Exploring commercial opportunities

Paludiculture is not yet widely practised in Finland on a commercial scale. “The aim is to find better markets and applications for paludiculture crops. There is more potential for the market than we had previously imagined,” says Saarnio.

“Partners are currently being mapped out. For example, cattail seed heads would be suitable as a raw material for the clothing industry, and open-minded farmers have tried using cattail as a food product.”

There are already more highly refined markets for paludiculture products in Central Europe, so we can learn a lot from there as well. In particular, the use of biomass as a building material is one interesting area for development.

“The subsidy system must also be developed to cover new cultivation methods. Adjustable drainage is already receiving agricultural subsidies which can also be used for rewetting fields. Many of the species used in paludiculture are already eligible for subsidy,” Saarnio tells.

Installation of an adjustable drain well. © Image: Sanna Saarnio.
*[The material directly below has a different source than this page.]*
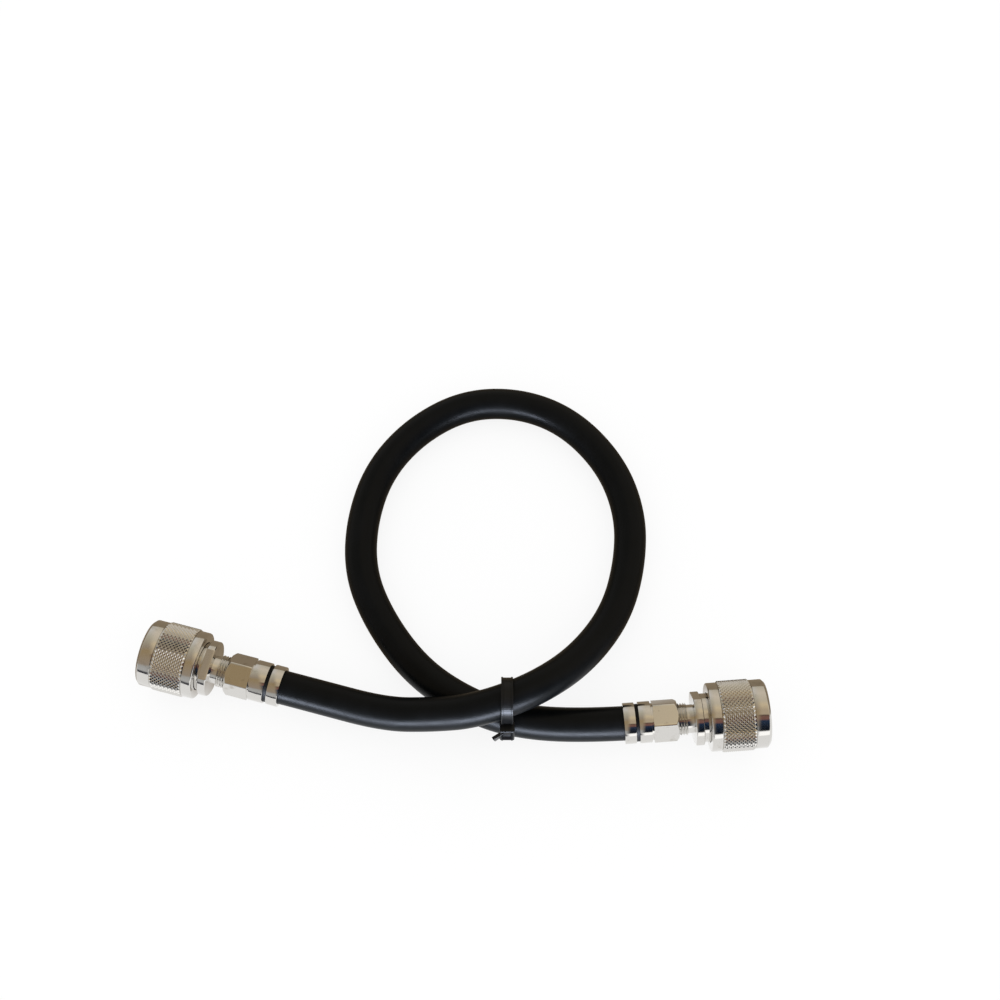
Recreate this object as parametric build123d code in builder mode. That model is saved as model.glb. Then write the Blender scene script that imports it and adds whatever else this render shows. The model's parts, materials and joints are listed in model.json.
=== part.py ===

Restoring a field to a mire biotope is an alternative

It is also possible to restore a peat field to a mire biotope by rewetting. In addition to climate benefits, the measure supports biodiversity and compensates for floods. “Restoring the area to its natural state would be particularly suitable for already decommissioned peat fields unsuitable for cultivation, so that the activity would not reduce the cultivated area,” Saarnio points out.

In Finland, Metsähallitus has conducted one experiment to restore a peat field to a fen habitat. The possibilities for restoration should therefore be further explored in the future.

New guide to climate action in peat fields

Natural Resources Institute Finland has published a guide for farmers and agricultural advisers on how to rewet peat fields for paludicultural use and restoration to mires. “The guide will help you get started, but we need to take a closer look at the crops to be grown and the practical measures to be taken. I hope this guide will stimulate interest in the subject. We will work on a more in-depth version of the guide later during the Canemure project,” says Saarnio.

In addition, Luke will study the effects of paludiculture on greenhouse gas emissions from peat fields during the project.